Au passage, notons encore une fois la magnifique illustration de l’effet Streisand par la droite et l’extrême-droite, qui, croyant faire pour quelques politiciens pas trop malins un bel affichage vertuel bien démagogique, fournit surtout à ce médiocre rappeur une visibilité démesurée : l’intelligence n’a jamais fait officiellement partie des piliers d’une démocratie moderne, mais sa disparition n’est jamais bon signe et on peut garantir avec ce genre d’excitations populistes qu’elle ne reviendra pas de sitôt.
Enfin, un pays ne serait pas vraiment foutu s’il avait, quoi qu’il arrive, un système de Justice fort, solide et équitable. Rassurez-vous : ce n’est plus le cas depuis un moment en France et là encore, ces deux tristes affaires le montrent au-delà de tout doute raisonnable : les écarts à la liberté d’expression, maintenant fort (trop ?) encadrée, ne semblent pas conduire à la moindre peine ferme ou au moins dissuasive ; la liberté de la presse est normalement bien fixée, mais personne ne saisira la justice pour les exactions syndicales. Syndicalisme qui, lui aussi, s’entend pourtant dans un cadre bien défini qui semble lui aussi être passé par la fenêtre dans l’indifférence générale.
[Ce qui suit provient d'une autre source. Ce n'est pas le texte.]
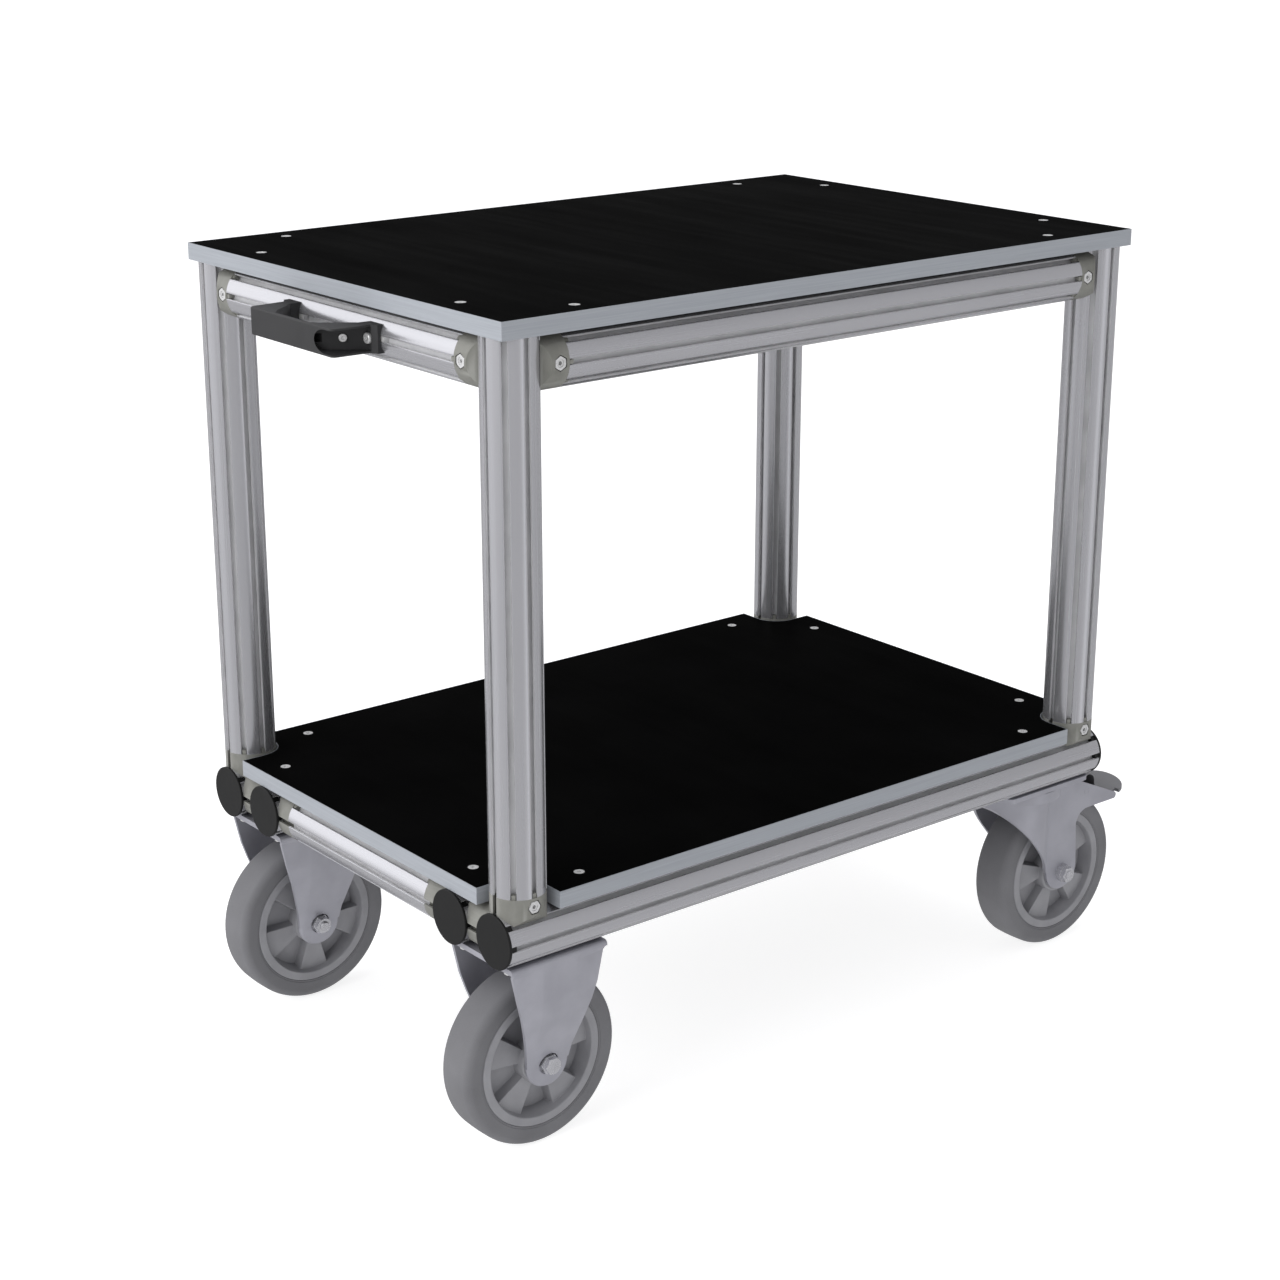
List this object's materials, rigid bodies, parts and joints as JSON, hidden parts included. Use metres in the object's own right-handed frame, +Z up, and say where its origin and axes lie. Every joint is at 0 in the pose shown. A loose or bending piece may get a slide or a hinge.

Jamais dans le monde occidental les libertés civiles n’ont été à ce point attaquées, tant par ceux qui prétendent les représenter et les protéger que par ceux qui font leur commerce de leur cracher au visage. Dans ces attaques, la France ne semble plus du tout à l’arrière, observatrice, mais a pris une place active, au premier rang.
Sans l’ombre d’un doute, ce pays est foutu.